Finning International supplies heavy equipment to projects around the world, while outward-looking fashion and food companies include Aritzia and Nature’s Path Foods. Gateway Casinos & Entertainment’s plans to go public on the New York Stock Exchange mark a rare initial public offering by a B.C. company, more than a decade after the financial crisis and the IPOs of the mid-2000s. Meanwhile, companies from Ritchie Bros. Auctioneers to Windset Farms have struck deals that allow them to succeed globally from a base in B.C.
It’s a visible sign of an economy that continues to attract talent, thanks to flexible immigration policies and an enviable quality of life. Technology companies in particular find B.C. a convenient place to set up, giving them access to a talented workforce within a short distance of other West Coast tech hubs. Housing costs may be high, but the other factors more than make up for it.

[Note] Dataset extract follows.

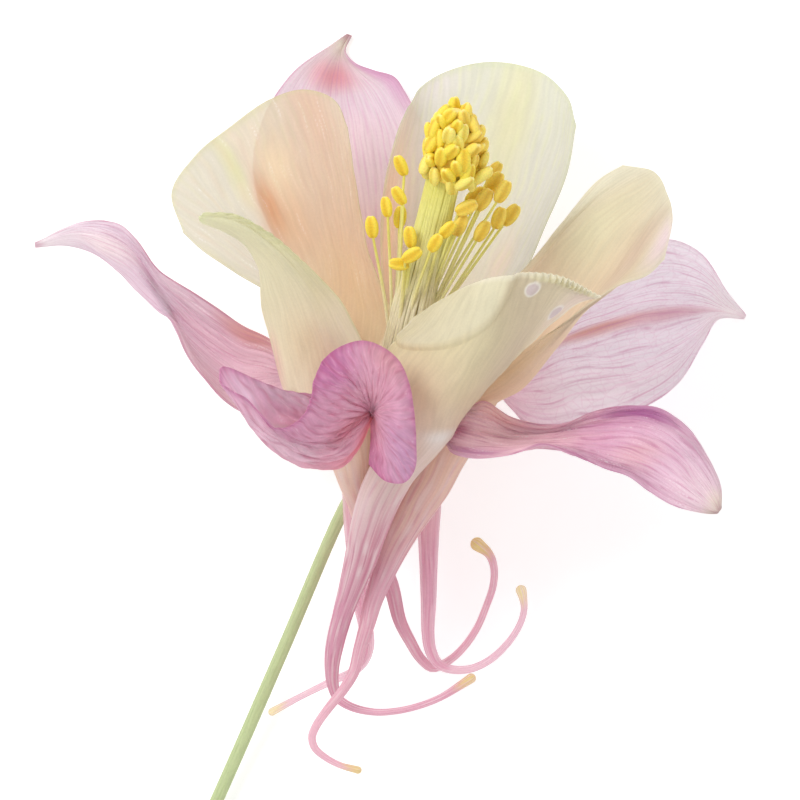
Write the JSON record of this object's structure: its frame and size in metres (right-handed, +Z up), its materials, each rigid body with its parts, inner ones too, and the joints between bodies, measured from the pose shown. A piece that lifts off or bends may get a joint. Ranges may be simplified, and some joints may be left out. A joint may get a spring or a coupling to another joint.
{
  "type": "picked columbine flower",
  "caption": "Long-spurred columbine flower on a short cut stalk, pink sepals round cream petals with pink spurs, lying on its side.",
  "frame": {"origin": "middle of the outline on the surface that the flower lies on", "axes": "+Z up from the surface, +Y from the cut end of the stalk towards the open flower, +X to the right as seen from above"},
  "size_m": [0.0712, 0.103, 0.045],
  "materials": {
    "stalk": "matt green stem with fine down",
    "petal": "soft satin cream petal, translucent, pink along its spur",
    "sepal": "soft satin pink sepal, translucent, with darker veins",
    "filament": "satin yellow-green threads",
    "anther": "matt golden yellow pollen sacs"
  },
  "bodies": {
    "root": {"stalk": "stalk", "petal_front": "petal", "petal_right": "petal", "petal_back_right": "petal", "petal_back_left": "petal", "petal_left": "petal", "sepal_back": "sepal", "sepal_back_right": "sepal", "sepal_left": "sepal", "sepal_front_right": "sepal", "sepal_front": "sepal", "stamens": "filament", "anther_head": "anther"}
  },
  "joints": []
}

“The quality of life is great, which means we can attract the best global talent, and local talent wants to stay here and grow,” says Jill Tipping, president and CEO of the BC Tech Association. “A strong talent pool is the key thing tech companies need to thrive. So while everything isn’t perfect, B.C.’s strengths more than offset the challenges for tech companies and workers.”
But the cost of housing—and real estate in general—should sound alarm bells for policy-makers. Although an exodus of companies is unlikely, the long commuting times required to find affordable digs for living or work could end up giving other jurisdictions an edge.
“A lot of companies in many ways are more resilient, but I would add a caveat,” the BCBC’s Peacock says. “Yes, they may be more resilient, but I don’t think that can result in any sort of complacency.”